## WORK TO DO
Write out every line of the material exactly as it appears.

## DATA SEGMENT
-=-=-

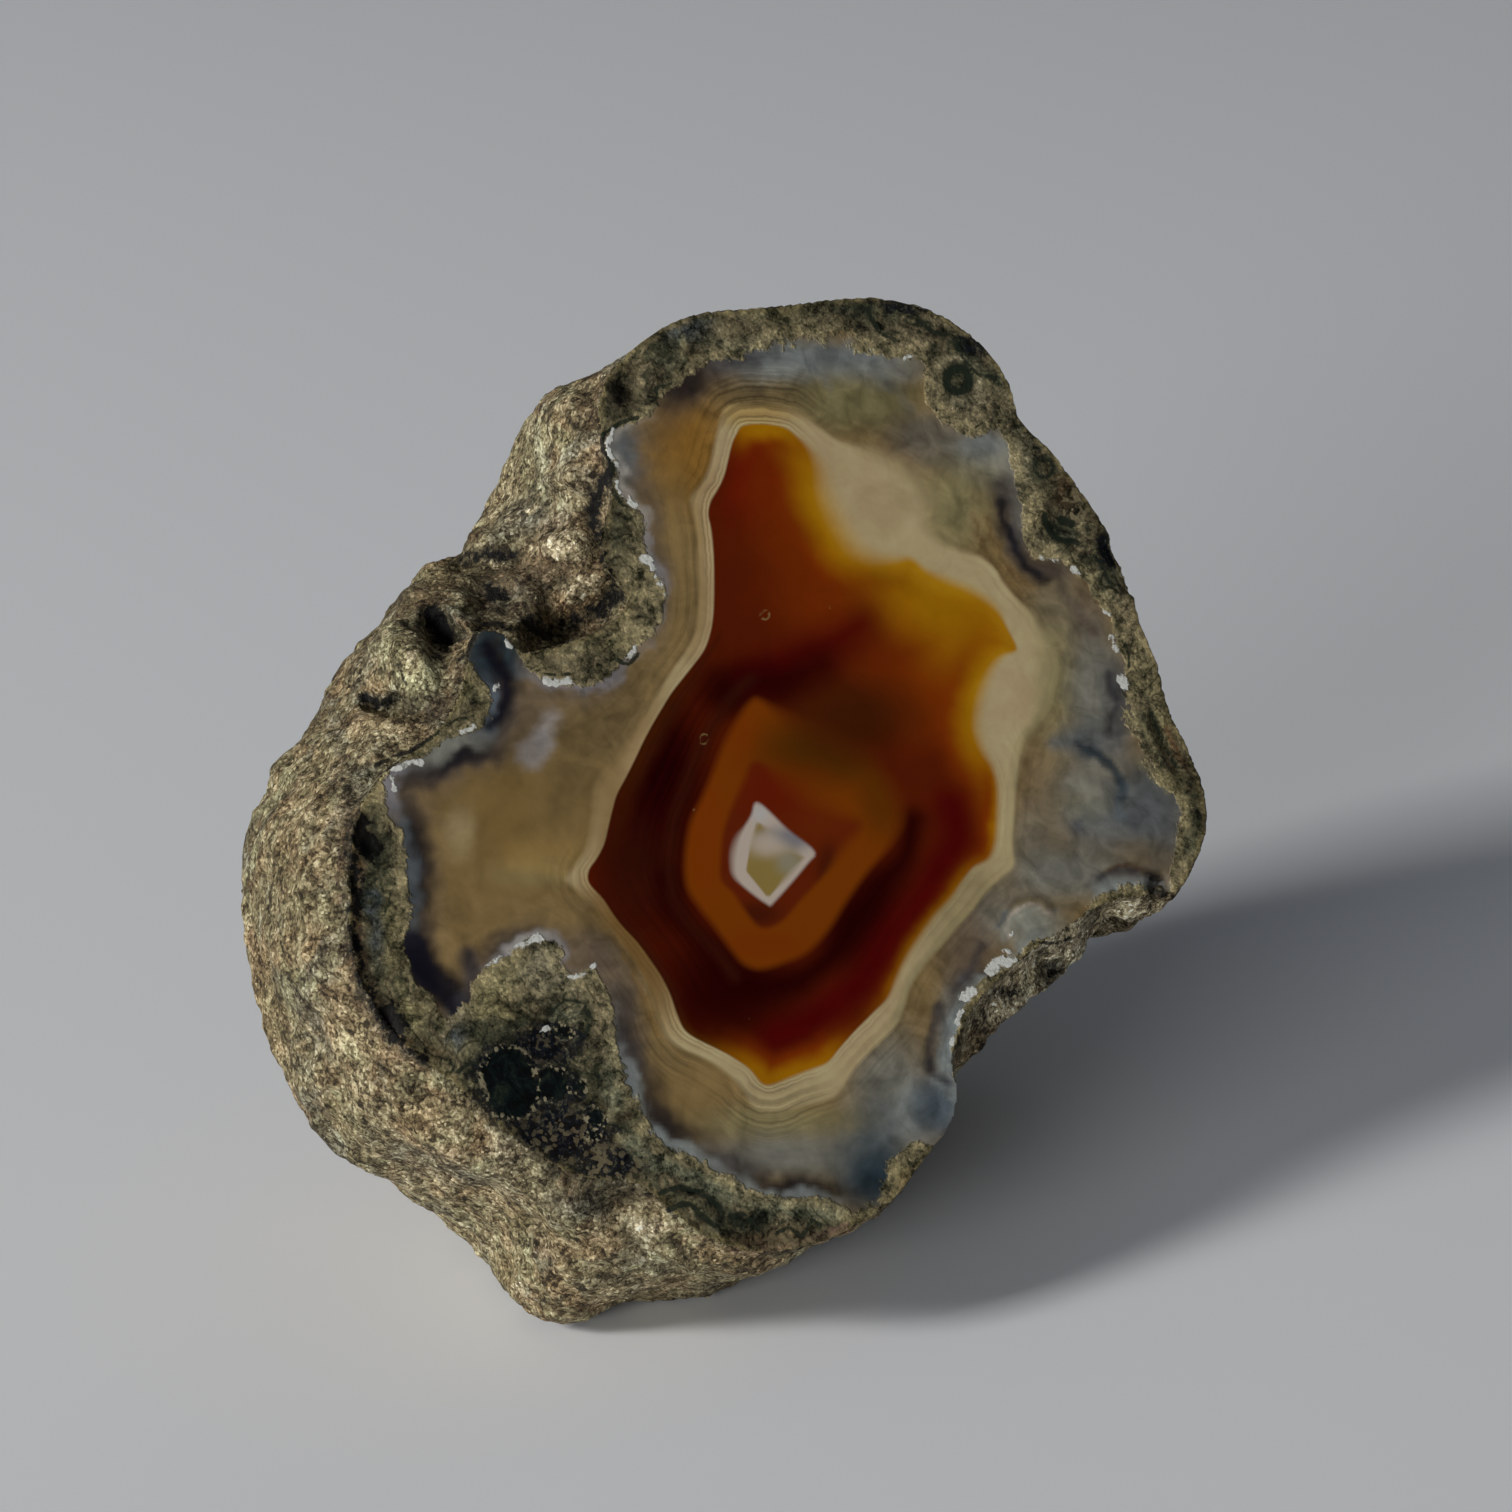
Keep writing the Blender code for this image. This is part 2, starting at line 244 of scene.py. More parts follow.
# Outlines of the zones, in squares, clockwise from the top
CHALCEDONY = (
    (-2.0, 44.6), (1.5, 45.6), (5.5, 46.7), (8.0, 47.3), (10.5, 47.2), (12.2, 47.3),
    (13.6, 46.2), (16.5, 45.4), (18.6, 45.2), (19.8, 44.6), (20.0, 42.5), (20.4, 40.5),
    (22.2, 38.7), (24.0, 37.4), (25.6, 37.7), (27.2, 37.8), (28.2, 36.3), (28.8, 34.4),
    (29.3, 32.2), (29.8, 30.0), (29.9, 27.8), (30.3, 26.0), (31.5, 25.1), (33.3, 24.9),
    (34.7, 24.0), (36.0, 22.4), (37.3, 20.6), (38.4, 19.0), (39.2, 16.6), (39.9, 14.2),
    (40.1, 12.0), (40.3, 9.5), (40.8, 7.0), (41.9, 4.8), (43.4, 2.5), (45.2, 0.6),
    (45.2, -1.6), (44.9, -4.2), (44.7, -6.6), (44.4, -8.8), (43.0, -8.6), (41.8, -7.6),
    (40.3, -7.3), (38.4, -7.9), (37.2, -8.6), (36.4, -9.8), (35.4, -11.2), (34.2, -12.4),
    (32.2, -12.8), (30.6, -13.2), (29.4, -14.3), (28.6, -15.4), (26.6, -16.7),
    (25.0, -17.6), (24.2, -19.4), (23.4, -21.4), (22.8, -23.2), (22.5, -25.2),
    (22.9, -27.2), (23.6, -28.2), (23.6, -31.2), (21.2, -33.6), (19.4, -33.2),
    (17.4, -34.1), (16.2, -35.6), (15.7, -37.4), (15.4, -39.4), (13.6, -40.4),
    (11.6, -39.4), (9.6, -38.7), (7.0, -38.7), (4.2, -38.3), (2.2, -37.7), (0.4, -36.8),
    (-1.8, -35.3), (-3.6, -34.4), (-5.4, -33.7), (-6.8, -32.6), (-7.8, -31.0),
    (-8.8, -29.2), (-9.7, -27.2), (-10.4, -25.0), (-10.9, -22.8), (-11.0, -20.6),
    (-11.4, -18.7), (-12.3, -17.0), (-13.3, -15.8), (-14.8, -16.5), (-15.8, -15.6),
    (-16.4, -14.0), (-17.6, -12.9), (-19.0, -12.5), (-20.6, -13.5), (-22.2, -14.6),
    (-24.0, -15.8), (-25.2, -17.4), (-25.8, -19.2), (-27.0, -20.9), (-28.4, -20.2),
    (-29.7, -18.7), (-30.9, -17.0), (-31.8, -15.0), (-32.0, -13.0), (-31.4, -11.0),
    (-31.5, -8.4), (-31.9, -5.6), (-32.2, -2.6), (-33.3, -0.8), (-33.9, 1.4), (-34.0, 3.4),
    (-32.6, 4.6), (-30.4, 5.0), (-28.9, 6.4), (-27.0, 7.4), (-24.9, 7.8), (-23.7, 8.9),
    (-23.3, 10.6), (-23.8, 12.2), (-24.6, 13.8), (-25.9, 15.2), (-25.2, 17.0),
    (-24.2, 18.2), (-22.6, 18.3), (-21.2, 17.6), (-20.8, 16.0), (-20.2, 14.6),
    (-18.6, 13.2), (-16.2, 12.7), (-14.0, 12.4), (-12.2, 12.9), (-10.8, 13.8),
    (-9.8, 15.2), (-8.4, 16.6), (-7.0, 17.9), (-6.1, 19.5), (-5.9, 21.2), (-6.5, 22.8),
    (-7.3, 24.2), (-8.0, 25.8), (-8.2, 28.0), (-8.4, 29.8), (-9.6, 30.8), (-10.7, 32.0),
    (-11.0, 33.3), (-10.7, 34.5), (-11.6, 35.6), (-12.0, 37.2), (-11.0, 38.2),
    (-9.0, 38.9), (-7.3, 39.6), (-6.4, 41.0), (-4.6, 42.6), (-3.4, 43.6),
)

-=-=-

## RESULT OF THE EXERCISE
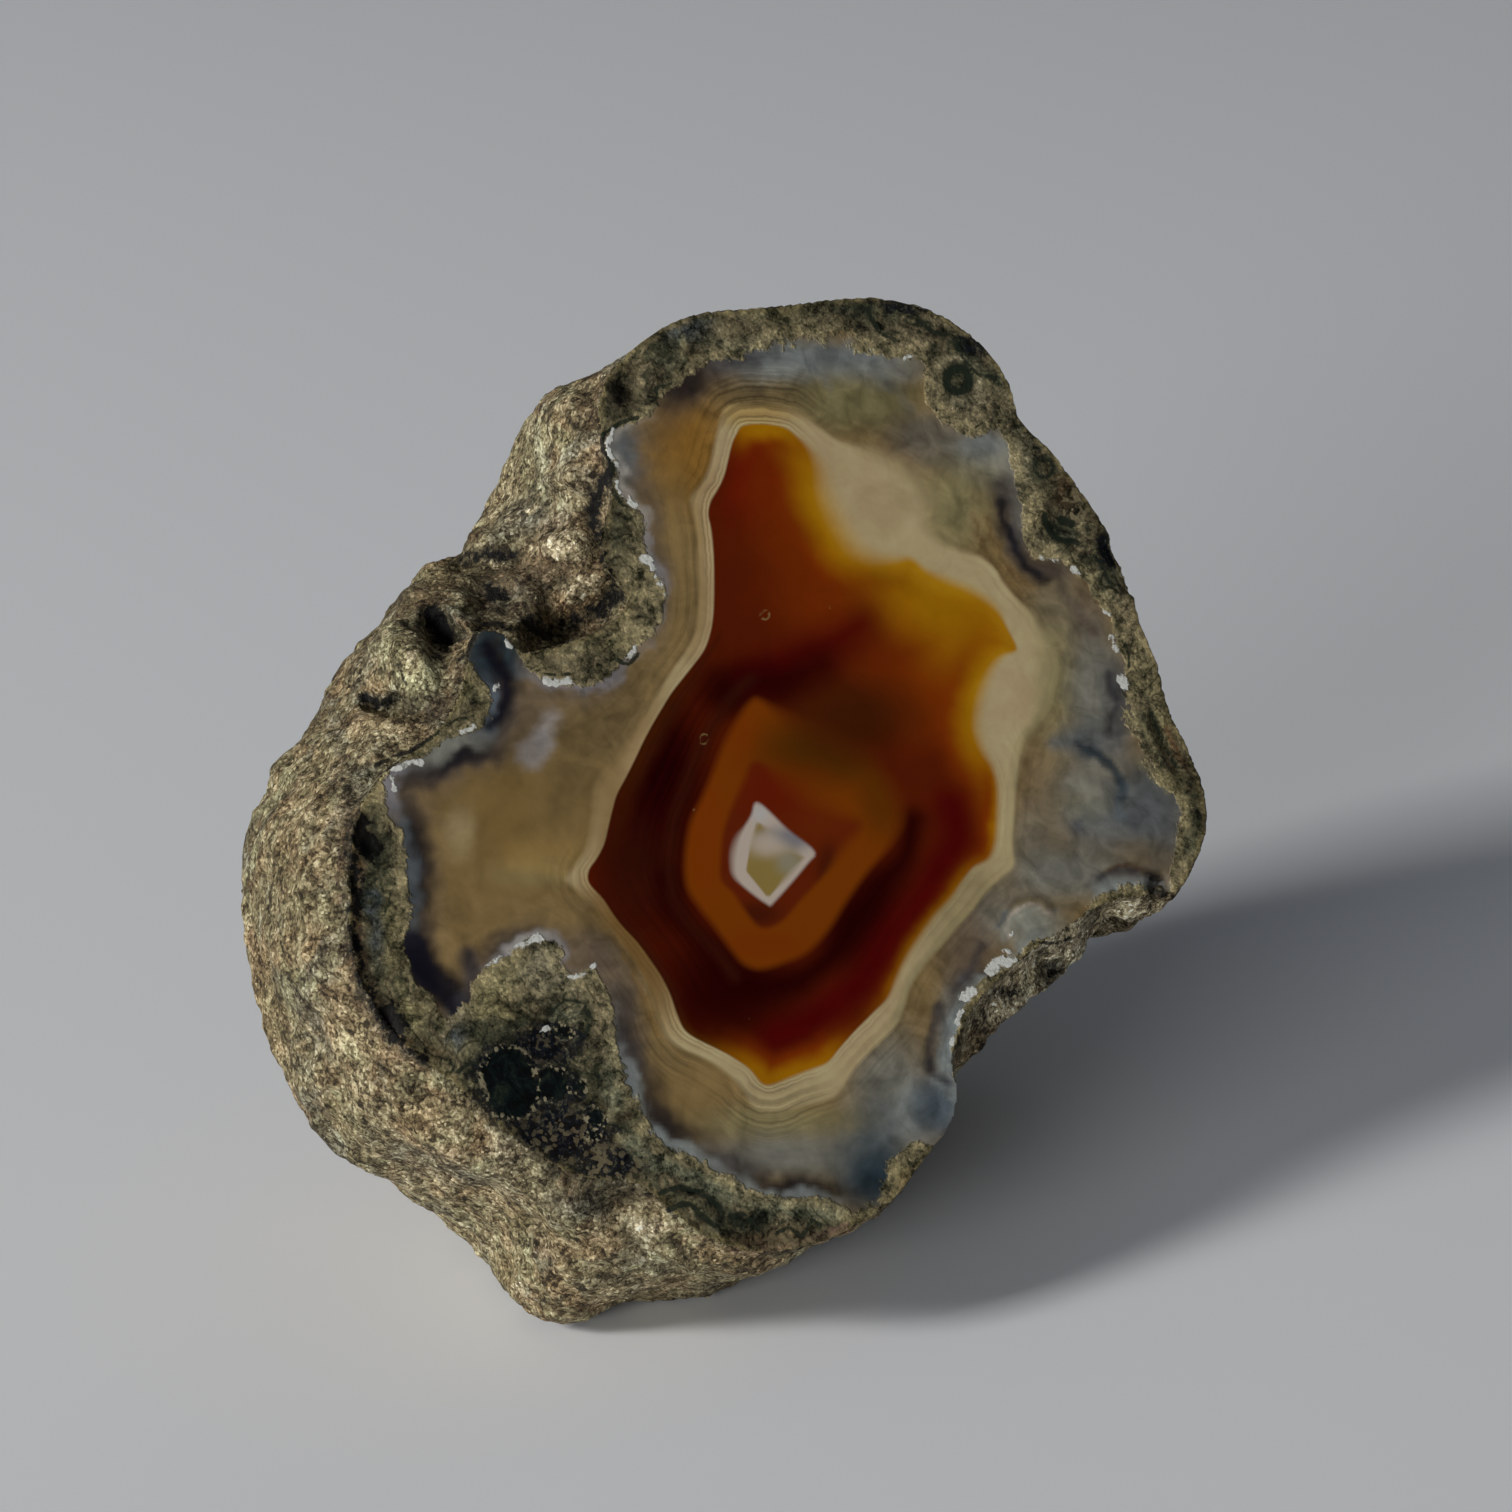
Keep writing the Blender code for this image. This is part 2, starting at line 244 of scene.py. More parts follow.
# Outlines of the zones, in squares, clockwise from the top
CHALCEDONY = (
    (-2.0, 44.6), (1.5, 45.6), (5.5, 46.7), (8.0, 47.3), (10.5, 47.2), (12.2, 47.3),
    (13.6, 46.2), (16.5, 45.4), (18.6, 45.2), (19.8, 44.6), (20.0, 42.5), (20.4, 40.5),
    (22.2, 38.7), (24.0, 37.4), (25.6, 37.7), (27.2, 37.8), (28.2, 36.3), (28.8, 34.4),
    (29.3, 32.2), (29.8, 30.0), (29.9, 27.8), (30.3, 26.0), (31.5, 25.1), (33.3, 24.9),
    (34.7, 24.0), (36.0, 22.4), (37.3, 20.6), (38.4, 19.0), (39.2, 16.6), (39.9, 14.2),
    (40.1, 12.0), (40.3, 9.5), (40.8, 7.0), (41.9, 4.8), (43.4, 2.5), (45.2, 0.6),
    (45.2, -1.6), (44.9, -4.2), (44.7, -6.6), (44.4, -8.8), (43.0, -8.6), (41.8, -7.6),
    (40.3, -7.3), (38.4, -7.9), (37.2, -8.6), (36.4, -9.8), (35.4, -11.2), (34.2, -12.4),
    (32.2, -12.8), (30.6, -13.2), (29.4, -14.3), (28.6, -15.4), (26.6, -16.7),
    (25.0, -17.6), (24.2, -19.4), (23.4, -21.4), (22.8, -23.2), (22.5, -25.2),
    (22.9, -27.2), (23.6, -28.2), (23.6, -31.2), (21.2, -33.6), (19.4, -33.2),
    (17.4, -34.1), (16.2, -35.6), (15.7, -37.4), (15.4, -39.4), (13.6, -40.4),
    (11.6, -39.4), (9.6, -38.7), (7.0, -38.7), (4.2, -38.3), (2.2, -37.7), (0.4, -36.8),
    (-1.8, -35.3), (-3.6, -34.4), (-5.4, -33.7), (-6.8, -32.6), (-7.8, -31.0),
    (-8.8, -29.2), (-9.7, -27.2), (-10.4, -25.0), (-10.9, -22.8), (-11.0, -20.6),
    (-11.4, -18.7), (-12.3, -17.0), (-13.3, -15.8), (-14.8, -16.5), (-15.8, -15.6),
    (-16.4, -14.0), (-17.6, -12.9), (-19.0, -12.5), (-20.6, -13.5), (-22.2, -14.6),
    (-24.0, -15.8), (-25.2, -17.4), (-25.8, -19.2), (-27.0, -20.9), (-28.4, -20.2),
    (-29.7, -18.7), (-30.9, -17.0), (-31.8, -15.0), (-32.0, -13.0), (-31.4, -11.0),
    (-31.5, -8.4), (-31.9, -5.6), (-32.2, -2.6), (-33.3, -0.8), (-33.9, 1.4), (-34.0, 3.4),
    (-32.6, 4.6), (-30.4, 5.0), (-28.9, 6.4), (-27.0, 7.4), (-24.9, 7.8), (-23.7, 8.9),
    (-23.3, 10.6), (-23.8, 12.2), (-24.6, 13.8), (-25.9, 15.2), (-25.2, 17.0),
    (-24.2, 18.2), (-22.6, 18.3), (-21.2, 17.6), (-20.8, 16.0), (-20.2, 14.6),
    (-18.6, 13.2), (-16.2, 12.7), (-14.0, 12.4), (-12.2, 12.9), (-10.8, 13.8),
    (-9.8, 15.2), (-8.4, 16.6), (-7.0, 17.9), (-6.1, 19.5), (-5.9, 21.2), (-6.5, 22.8),
    (-7.3, 24.2), (-8.0, 25.8), (-8.2, 28.0), (-8.4, 29.8), (-9.6, 30.8), (-10.7, 32.0),
    (-11.0, 33.3), (-10.7, 34.5), (-11.6, 35.6), (-12.0, 37.2), (-11.0, 38.2),
    (-9.0, 38.9), (-7.3, 39.6), (-6.4, 41.0), (-4.6, 42.6), (-3.4, 43.6),
)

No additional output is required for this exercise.